MATERIAL
--- START ---

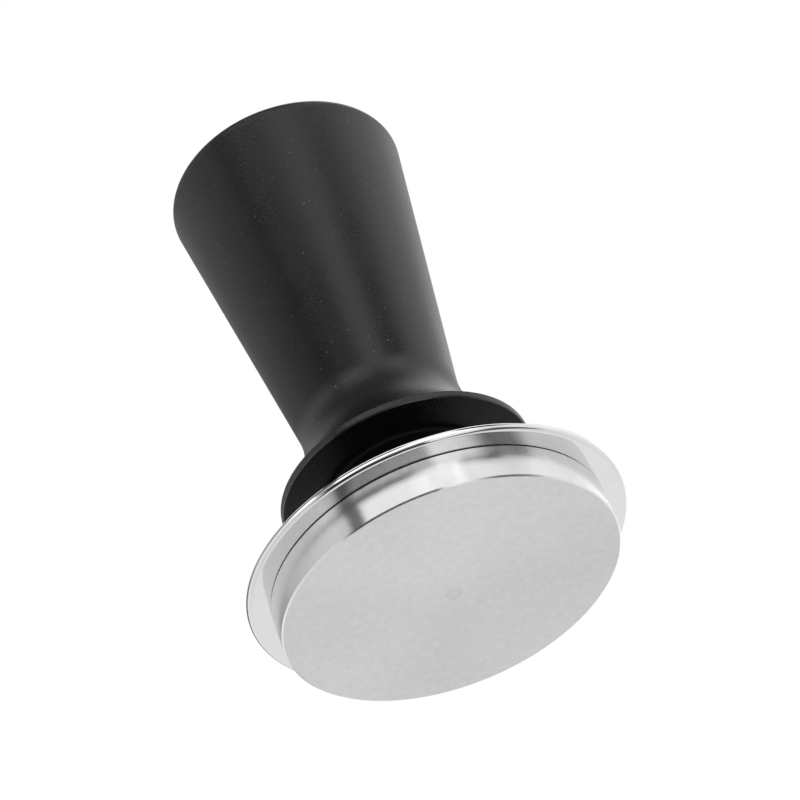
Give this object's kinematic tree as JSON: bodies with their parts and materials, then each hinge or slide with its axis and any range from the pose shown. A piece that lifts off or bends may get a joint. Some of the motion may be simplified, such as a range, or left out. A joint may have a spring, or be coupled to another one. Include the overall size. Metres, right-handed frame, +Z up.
{
  "type": "espresso tamper",
  "caption": "Spring-loaded espresso tamper: a flat steel base and a levelling plate under a black tapered handle that presses down against an inner spring.",
  "frame": {"origin": "centre of the tamping face, on the surface the tamper stands on", "axes": "+Z up along the shaft, from the tamping face to the top of the handle; X and Y are equal, because the outside is round"},
  "size_m": [0.066, 0.066, 0.0976],
  "materials": {
    "base_steel": "fine matte, turned",
    "plate_steel": "polished",
    "handle_anodised": "matte black anodised",
    "black_anodised": "satin black anodised",
    "shaft_steel": "ground",
    "washer_steel": "satin",
    "spring_steel": "drawn wire",
    "screw_steel": "dark satin",
    "bush_plastic": "natural acetal",
    "damper_rubber": "matte"
  },
  "bodies": {
    "base": {"tamping_base": "base_steel", "base_shim": "washer_steel", "plunger_shaft": "shaft_steel", "retaining_clip": "spring_steel", "spring_seat_washer": "washer_steel", "piston_head": "shaft_steel", "piston_lock_washer": "spring_steel", "piston_screw": "screw_steel", "main_spring": "spring_steel", "leveller_spring": "spring_steel"},
    "leveller_carriage": {"leveller_thrust_washer": "washer_steel"},
    "leveller": {"levelling_plate": "plate_steel", "leveller_sleeve": "black_anodised", "sleeve_bush": "bush_plastic", "plate_screws": "screw_steel"},
    "handle_carriage": {"top_thrust_washer": "washer_steel"},
    "handle": {"handle": "handle_anodised", "guide_collar": "black_anodised", "collar_bush": "bush_plastic", "damper_ring": "damper_rubber"}
  },
  "joints": [
    {"name": "plate_lift", "type": "slide", "parent": "base", "child": "leveller_carriage", "axis": [0, 0, 1], "range_m": [0, 0.007], "stiffness_N_per_m": 210, "springref_m": -0.0095, "deforming": ["leveller_spring"]},
    {"name": "plate_spin", "type": "hinge", "parent": "leveller_carriage", "child": "leveller", "pos_m": [0, 0, 0.007], "axis": [0, 0, 1], "continuous": true},
    {"name": "handle_press", "type": "slide", "parent": "base", "child": "handle_carriage", "axis": [0, 0, -1], "range_m": [0, 0.0058], "stiffness_N_per_m": 7050, "springref_m": -0.0128, "deforming": ["main_spring"]},
    {"name": "handle_spin", "type": "hinge", "parent": "handle_carriage", "child": "handle", "pos_m": [0, 0, 0.06], "axis": [0, 0, 1], "continuous": true}
  ]
}
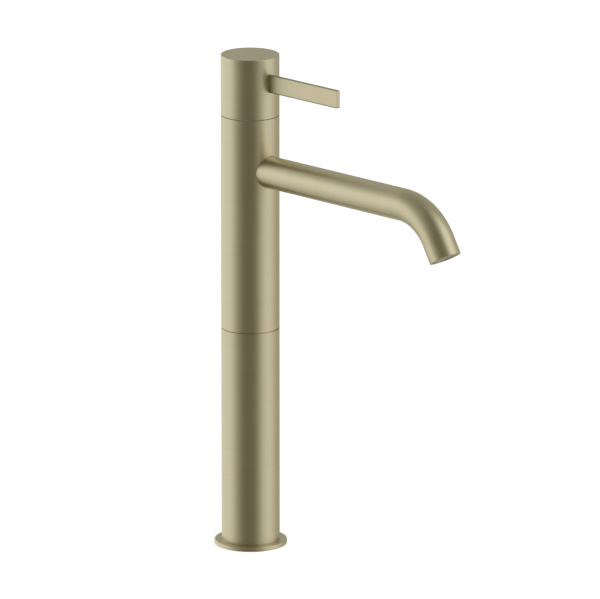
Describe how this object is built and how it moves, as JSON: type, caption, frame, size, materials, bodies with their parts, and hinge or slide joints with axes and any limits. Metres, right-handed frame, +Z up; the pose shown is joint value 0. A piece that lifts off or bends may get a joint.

--- END ---

WHAT THE TASK REQUIRES
Word for word, write out all of the data above.

FINAL ANSWER
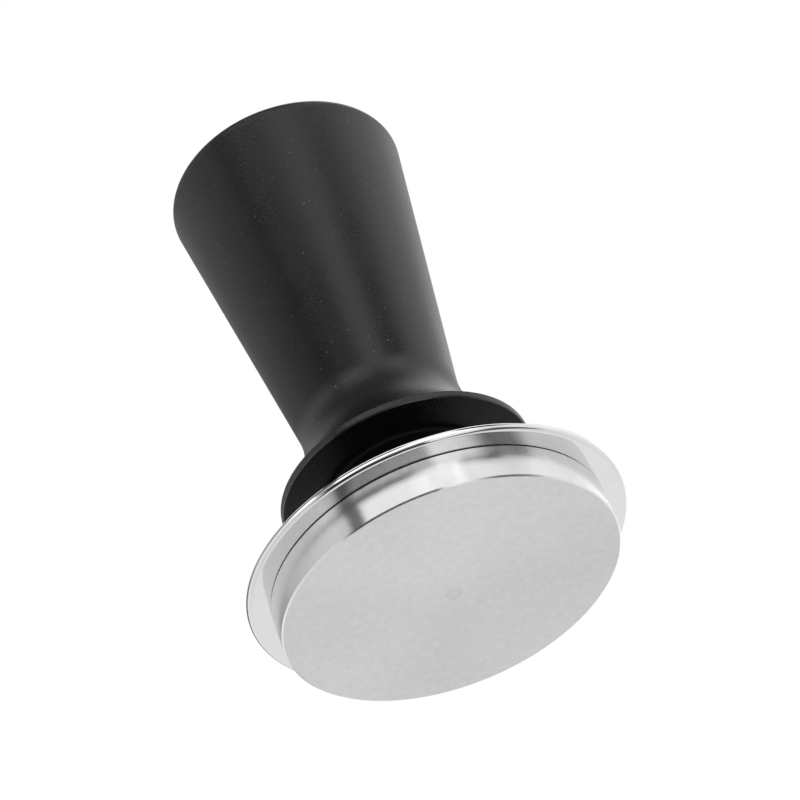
Give this object's kinematic tree as JSON: bodies with their parts and materials, then each hinge or slide with its axis and any range from the pose shown. A piece that lifts off or bends may get a joint. Some of the motion may be simplified, such as a range, or left out. A joint may have a spring, or be coupled to another one. Include the overall size. Metres, right-handed frame, +Z up.
{
  "type": "espresso tamper",
  "caption": "Spring-loaded espresso tamper: a flat steel base and a levelling plate under a black tapered handle that presses down against an inner spring.",
  "frame": {"origin": "centre of the tamping face, on the surface the tamper stands on", "axes": "+Z up along the shaft, from the tamping face to the top of the handle; X and Y are equal, because the outside is round"},
  "size_m": [0.066, 0.066, 0.0976],
  "materials": {
    "base_steel": "fine matte, turned",
    "plate_steel": "polished",
    "handle_anodised": "matte black anodised",
    "black_anodised": "satin black anodised",
    "shaft_steel": "ground",
    "washer_steel": "satin",
    "spring_steel": "drawn wire",
    "screw_steel": "dark satin",
    "bush_plastic": "natural acetal",
    "damper_rubber": "matte"
  },
  "bodies": {
    "base": {"tamping_base": "base_steel", "base_shim": "washer_steel", "plunger_shaft": "shaft_steel", "retaining_clip": "spring_steel", "spring_seat_washer": "washer_steel", "piston_head": "shaft_steel", "piston_lock_washer": "spring_steel", "piston_screw": "screw_steel", "main_spring": "spring_steel", "leveller_spring": "spring_steel"},
    "leveller_carriage": {"leveller_thrust_washer": "washer_steel"},
    "leveller": {"levelling_plate": "plate_steel", "leveller_sleeve": "black_anodised", "sleeve_bush": "bush_plastic", "plate_screws": "screw_steel"},
    "handle_carriage": {"top_thrust_washer": "washer_steel"},
    "handle": {"handle": "handle_anodised", "guide_collar": "black_anodised", "collar_bush": "bush_plastic", "damper_ring": "damper_rubber"}
  },
  "joints": [
    {"name": "plate_lift", "type": "slide", "parent": "base", "child": "leveller_carriage", "axis": [0, 0, 1], "range_m": [0, 0.007], "stiffness_N_per_m": 210, "springref_m": -0.0095, "deforming": ["leveller_spring"]},
    {"name": "plate_spin", "type": "hinge", "parent": "leveller_carriage", "child": "leveller", "pos_m": [0, 0, 0.007], "axis": [0, 0, 1], "continuous": true},
    {"name": "handle_press", "type": "slide", "parent": "base", "child": "handle_carriage", "axis": [0, 0, -1], "range_m": [0, 0.0058], "stiffness_N_per_m": 7050, "springref_m": -0.0128, "deforming": ["main_spring"]},
    {"name": "handle_spin", "type": "hinge", "parent": "handle_carriage", "child": "handle", "pos_m": [0, 0, 0.06], "axis": [0, 0, 1], "continuous": true}
  ]
}
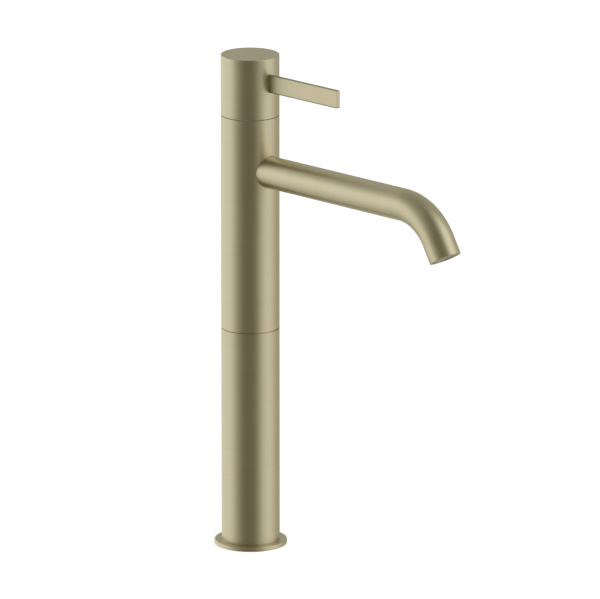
Describe how this object is built and how it moves, as JSON: type, caption, frame, size, materials, bodies with their parts, and hinge or slide joints with axes and any limits. Metres, right-handed frame, +Z up; the pose shown is joint value 0. A piece that lifts off or bends may get a joint.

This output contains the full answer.